ROWS –
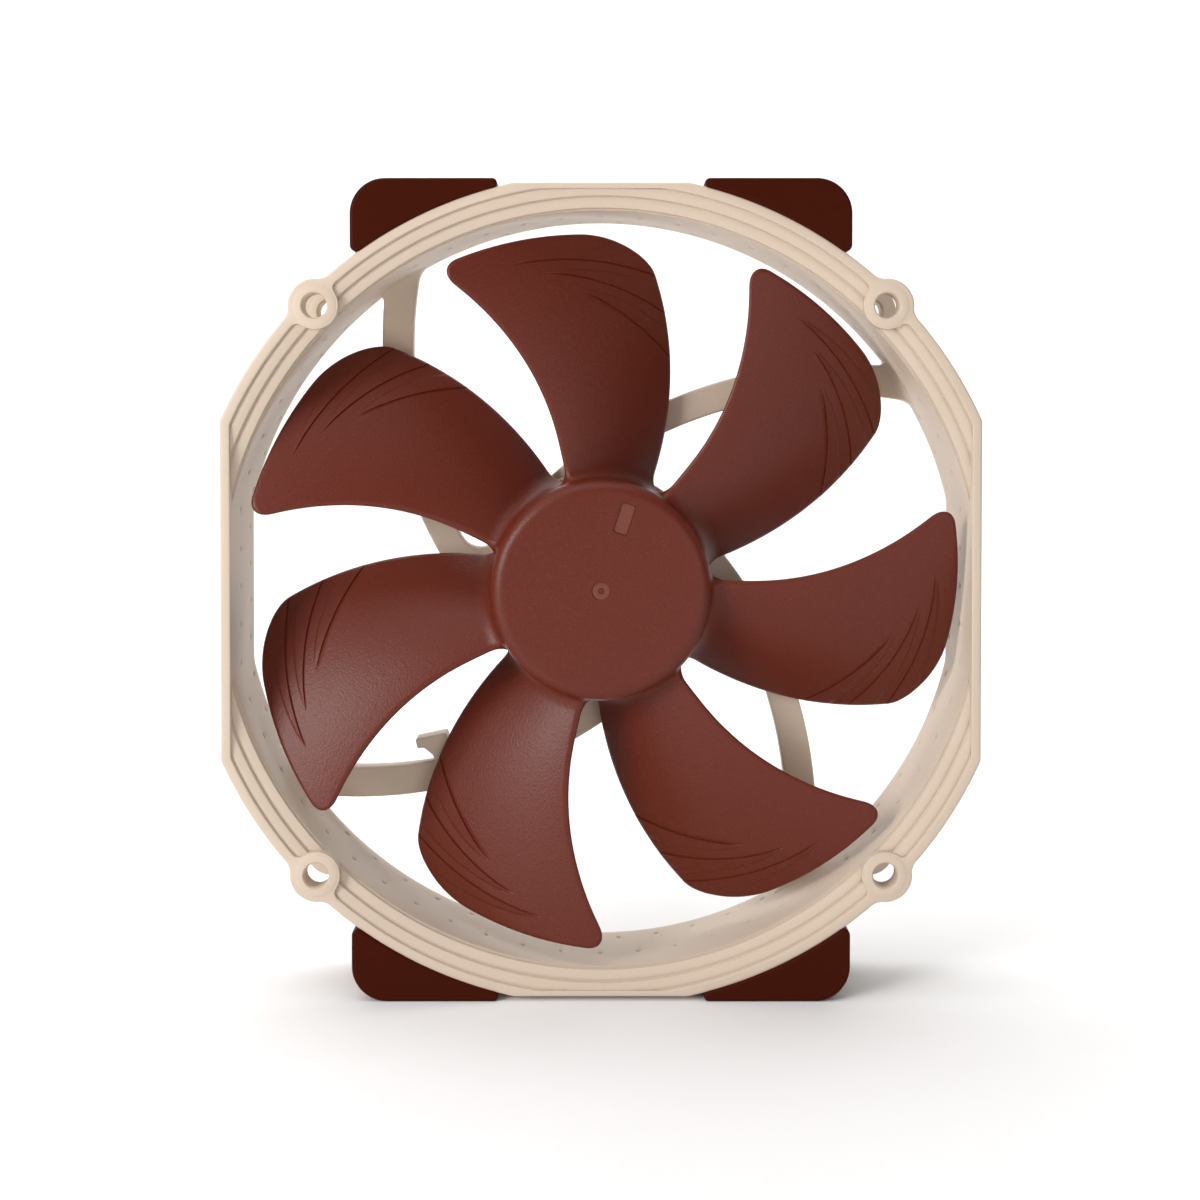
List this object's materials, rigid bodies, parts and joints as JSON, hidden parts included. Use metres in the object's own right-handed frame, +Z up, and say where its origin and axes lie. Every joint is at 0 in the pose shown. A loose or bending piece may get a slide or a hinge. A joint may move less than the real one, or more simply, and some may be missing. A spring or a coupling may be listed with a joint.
{
  "type": "case fan",
  "caption": "Round-frame axial case fan with a stepped inlet, curved rear struts, silicone corner pads and a swept-blade impeller on a brushless motor.",
  "frame": {"origin": "on the fan's axis, halfway through the depth of the frame", "axes": "air flows along +Y, so the inlet faces -Y; +Z is up, across the 150 mm height; +X is across the 140 mm width"},
  "size_m": [0.14, 0.0258, 0.1516],
  "materials": {
    "frame_plastic": "satin moulded beige plastic, fine grain",
    "pad_silicone": "dark brown silicone, soft satin",
    "impeller_plastic": "reddish brown moulded plastic, fine grain",
    "yoke_steel": "plated steel cup",
    "magnet_ferrite": "dark bonded ferrite",
    "bearing_brass": "turned brass",
    "sleeve_bronze": "porous sintered bronze",
    "shaft_steel": "ground hardened steel",
    "dark_polymer": "dark engineering polymer",
    "core_steel": "stacked electrical steel sheets",
    "insulator_plastic": "natural nylon",
    "copper_wire": "enamelled copper winding",
    "pin_brass": "tinned brass pins",
    "board_laminate": "green solder mask on glass laminate",
    "chip_black": "black moulding compound",
    "capacitor_ceramic": "ceramic body",
    "label_film": "plain printed film without any lettering"
  },
  "bodies": {
    "stator": {"frame": "frame_plastic", "pad_front_top_left": "pad_silicone", "pad_front_top_right": "pad_silicone", "pad_front_bottom_left": "pad_silicone", "pad_front_bottom_right": "pad_silicone", "pad_rear_top_left": "pad_silicone", "pad_rear_top_right": "pad_silicone", "pad_rear_bottom_left": "pad_silicone", "pad_rear_bottom_right": "pad_silicone", "bearing_shell": "bearing_brass", "bearing_sleeve": "sleeve_bronze", "seal_washer": "dark_polymer", "thrust_plate": "shaft_steel", "end_cap": "dark_polymer", "stator_core": "core_steel", "insulator_front": "insulator_plastic", "insulator_rear": "insulator_plastic", "coil_top": "copper_wire", "coil_right": "copper_wire", "coil_bottom": "copper_wire", "coil_left": "copper_wire", "terminal_pins": "pin_brass", "circuit_board": "board_laminate", "driver_chip": "chip_black", "hall_sensor": "chip_black", "capacitors": "capacitor_ceramic", "resistors": "chip_black", "rear_label": "label_film"},
    "rotor": {"impeller": "impeller_plastic", "rotor_yoke": "yoke_steel", "ring_magnet": "magnet_ferrite", "shaft_bush": "bearing_brass", "shaft": "shaft_steel", "retaining_ring": "dark_polymer"}
  },
  "joints": [
    {"name": "impeller_spin", "type": "hinge", "parent": "stator", "child": "rotor", "pos_m": [0, 0, 0], "axis": [0, -1, 0], "continuous": true}
  ]
}
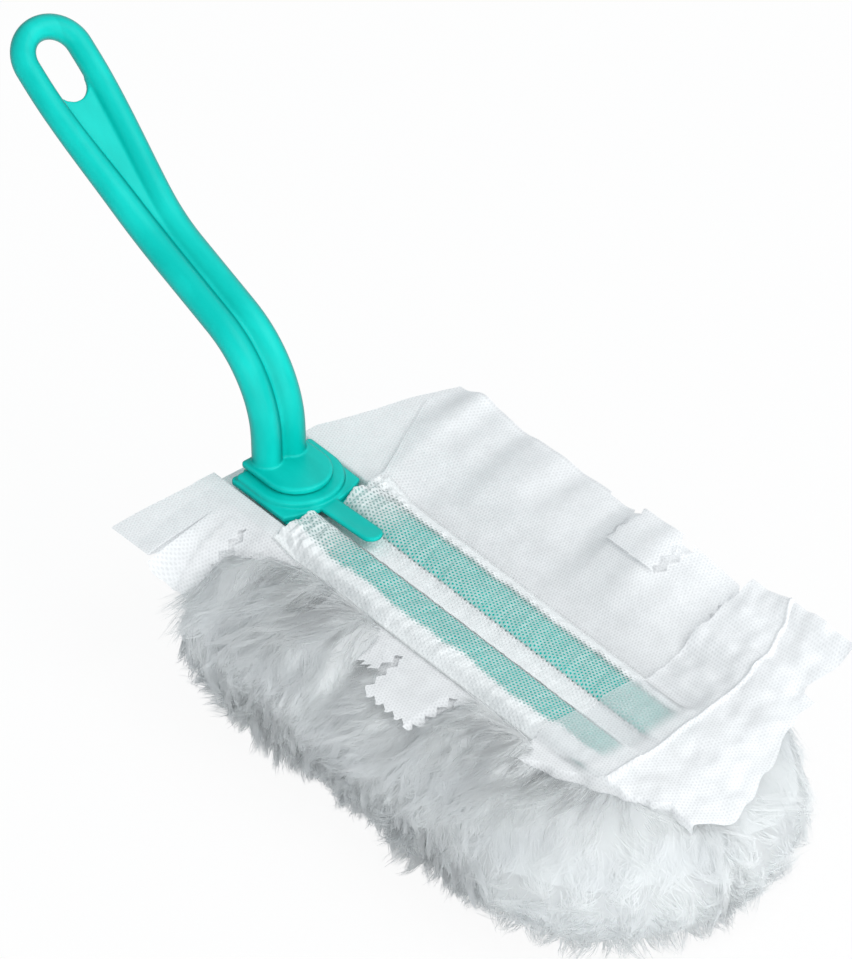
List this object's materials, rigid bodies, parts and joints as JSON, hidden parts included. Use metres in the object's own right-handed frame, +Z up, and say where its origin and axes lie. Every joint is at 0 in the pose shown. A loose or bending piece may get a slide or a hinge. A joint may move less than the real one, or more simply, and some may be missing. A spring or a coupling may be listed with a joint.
{
  "type": "duster",
  "caption": "Hand duster with a looped two-rail handle, a flat two-pronged fork and a fluffy layered refill pad that slides onto the prongs.",
  "frame": {"origin": "centre of the footprint, level with the flat-cut ends of the lowest tufts, which the duster stands on", "axes": "+X from the handle to the pad's far tip, +Y across the pad, +Z up, out of the side that the handle rises from"},
  "size_m": [0.3126, 0.1202, 0.1451],
  "materials": {
    "handle_plastic": "semi-gloss moulded teal plastic",
    "fork_plastic": "semi-gloss moulded teal plastic",
    "sleeve_nonwoven": "white nonwoven with a lattice of fine holes, thin enough for the prongs to show through",
    "sheet_nonwoven": "white point-bonded nonwoven, slightly see-through",
    "tow_fibre": "white loose fibre tufts"
  },
  "bodies": {
    "fork": {"fork": "fork_plastic"},
    "handle": {"handle": "handle_plastic"},
    "pad": {"sleeve_sheet": "sleeve_nonwoven", "cover_sheet": "sheet_nonwoven", "strip_sheet": "sheet_nonwoven", "end_sheet": "sheet_nonwoven", "tow_upper": "tow_fibre", "tow_second": "tow_fibre", "tow_third": "tow_fibre", "tow_lowest": "tow_fibre"}
  },
  "joints": [
    {"name": "pad_slide", "type": "slide", "parent": "fork", "child": "pad", "axis": [1, 0, 0], "range_m": [0, 0.15]},
    {"name": "handle_slide", "type": "slide", "parent": "fork", "child": "handle", "axis": [-1, 0, 0], "range_m": [0, 0.03]}
  ]
}
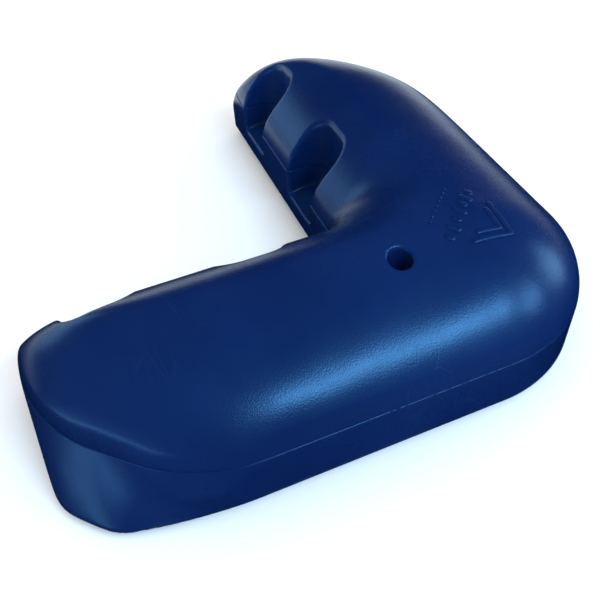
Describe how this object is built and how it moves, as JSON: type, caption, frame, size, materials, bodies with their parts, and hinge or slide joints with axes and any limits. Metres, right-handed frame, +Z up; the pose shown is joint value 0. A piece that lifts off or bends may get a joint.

EXERCISE – Output all of the material, please, exactly as it stands.

RESPONSE –
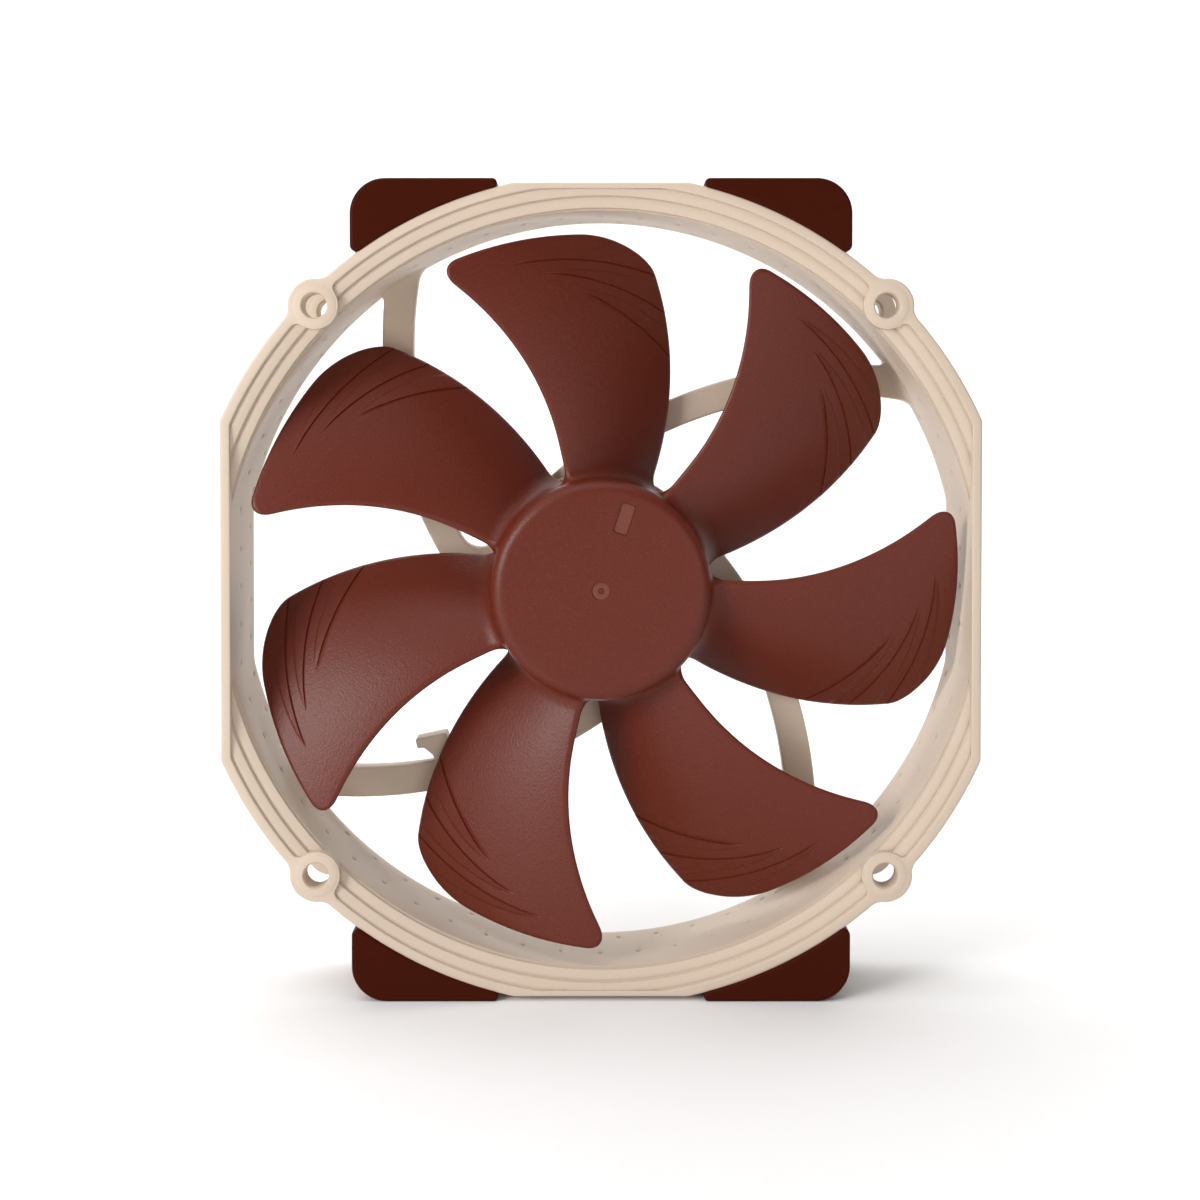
List this object's materials, rigid bodies, parts and joints as JSON, hidden parts included. Use metres in the object's own right-handed frame, +Z up, and say where its origin and axes lie. Every joint is at 0 in the pose shown. A loose or bending piece may get a slide or a hinge. A joint may move less than the real one, or more simply, and some may be missing. A spring or a coupling may be listed with a joint.
{
  "type": "case fan",
  "caption": "Round-frame axial case fan with a stepped inlet, curved rear struts, silicone corner pads and a swept-blade impeller on a brushless motor.",
  "frame": {"origin": "on the fan's axis, halfway through the depth of the frame", "axes": "air flows along +Y, so the inlet faces -Y; +Z is up, across the 150 mm height; +X is across the 140 mm width"},
  "size_m": [0.14, 0.0258, 0.1516],
  "materials": {
    "frame_plastic": "satin moulded beige plastic, fine grain",
    "pad_silicone": "dark brown silicone, soft satin",
    "impeller_plastic": "reddish brown moulded plastic, fine grain",
    "yoke_steel": "plated steel cup",
    "magnet_ferrite": "dark bonded ferrite",
    "bearing_brass": "turned brass",
    "sleeve_bronze": "porous sintered bronze",
    "shaft_steel": "ground hardened steel",
    "dark_polymer": "dark engineering polymer",
    "core_steel": "stacked electrical steel sheets",
    "insulator_plastic": "natural nylon",
    "copper_wire": "enamelled copper winding",
    "pin_brass": "tinned brass pins",
    "board_laminate": "green solder mask on glass laminate",
    "chip_black": "black moulding compound",
    "capacitor_ceramic": "ceramic body",
    "label_film": "plain printed film without any lettering"
  },
  "bodies": {
    "stator": {"frame": "frame_plastic", "pad_front_top_left": "pad_silicone", "pad_front_top_right": "pad_silicone", "pad_front_bottom_left": "pad_silicone", "pad_front_bottom_right": "pad_silicone", "pad_rear_top_left": "pad_silicone", "pad_rear_top_right": "pad_silicone", "pad_rear_bottom_left": "pad_silicone", "pad_rear_bottom_right": "pad_silicone", "bearing_shell": "bearing_brass", "bearing_sleeve": "sleeve_bronze", "seal_washer": "dark_polymer", "thrust_plate": "shaft_steel", "end_cap": "dark_polymer", "stator_core": "core_steel", "insulator_front": "insulator_plastic", "insulator_rear": "insulator_plastic", "coil_top": "copper_wire", "coil_right": "copper_wire", "coil_bottom": "copper_wire", "coil_left": "copper_wire", "terminal_pins": "pin_brass", "circuit_board": "board_laminate", "driver_chip": "chip_black", "hall_sensor": "chip_black", "capacitors": "capacitor_ceramic", "resistors": "chip_black", "rear_label": "label_film"},
    "rotor": {"impeller": "impeller_plastic", "rotor_yoke": "yoke_steel", "ring_magnet": "magnet_ferrite", "shaft_bush": "bearing_brass", "shaft": "shaft_steel", "retaining_ring": "dark_polymer"}
  },
  "joints": [
    {"name": "impeller_spin", "type": "hinge", "parent": "stator", "child": "rotor", "pos_m": [0, 0, 0], "axis": [0, -1, 0], "continuous": true}
  ]
}
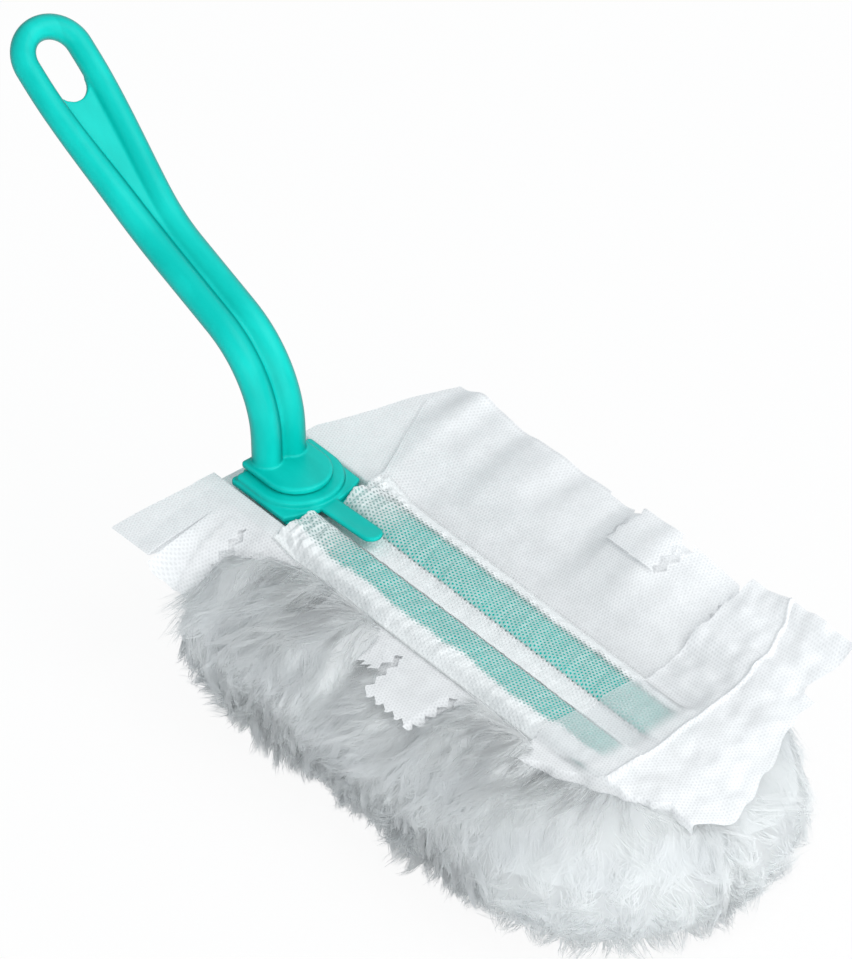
List this object's materials, rigid bodies, parts and joints as JSON, hidden parts included. Use metres in the object's own right-handed frame, +Z up, and say where its origin and axes lie. Every joint is at 0 in the pose shown. A loose or bending piece may get a slide or a hinge. A joint may move less than the real one, or more simply, and some may be missing. A spring or a coupling may be listed with a joint.
{
  "type": "duster",
  "caption": "Hand duster with a looped two-rail handle, a flat two-pronged fork and a fluffy layered refill pad that slides onto the prongs.",
  "frame": {"origin": "centre of the footprint, level with the flat-cut ends of the lowest tufts, which the duster stands on", "axes": "+X from the handle to the pad's far tip, +Y across the pad, +Z up, out of the side that the handle rises from"},
  "size_m": [0.3126, 0.1202, 0.1451],
  "materials": {
    "handle_plastic": "semi-gloss moulded teal plastic",
    "fork_plastic": "semi-gloss moulded teal plastic",
    "sleeve_nonwoven": "white nonwoven with a lattice of fine holes, thin enough for the prongs to show through",
    "sheet_nonwoven": "white point-bonded nonwoven, slightly see-through",
    "tow_fibre": "white loose fibre tufts"
  },
  "bodies": {
    "fork": {"fork": "fork_plastic"},
    "handle": {"handle": "handle_plastic"},
    "pad": {"sleeve_sheet": "sleeve_nonwoven", "cover_sheet": "sheet_nonwoven", "strip_sheet": "sheet_nonwoven", "end_sheet": "sheet_nonwoven", "tow_upper": "tow_fibre", "tow_second": "tow_fibre", "tow_third": "tow_fibre", "tow_lowest": "tow_fibre"}
  },
  "joints": [
    {"name": "pad_slide", "type": "slide", "parent": "fork", "child": "pad", "axis": [1, 0, 0], "range_m": [0, 0.15]},
    {"name": "handle_slide", "type": "slide", "parent": "fork", "child": "handle", "axis": [-1, 0, 0], "range_m": [0, 0.03]}
  ]
}
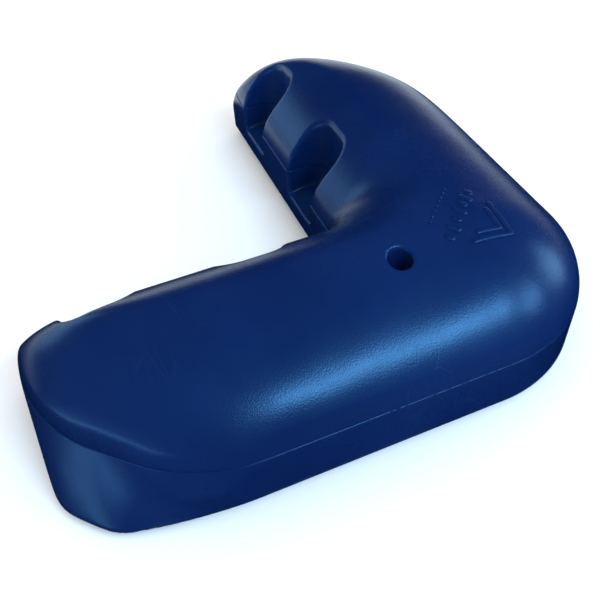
Describe how this object is built and how it moves, as JSON: type, caption, frame, size, materials, bodies with their parts, and hinge or slide joints with axes and any limits. Metres, right-handed frame, +Z up; the pose shown is joint value 0. A piece that lifts off or bends may get a joint.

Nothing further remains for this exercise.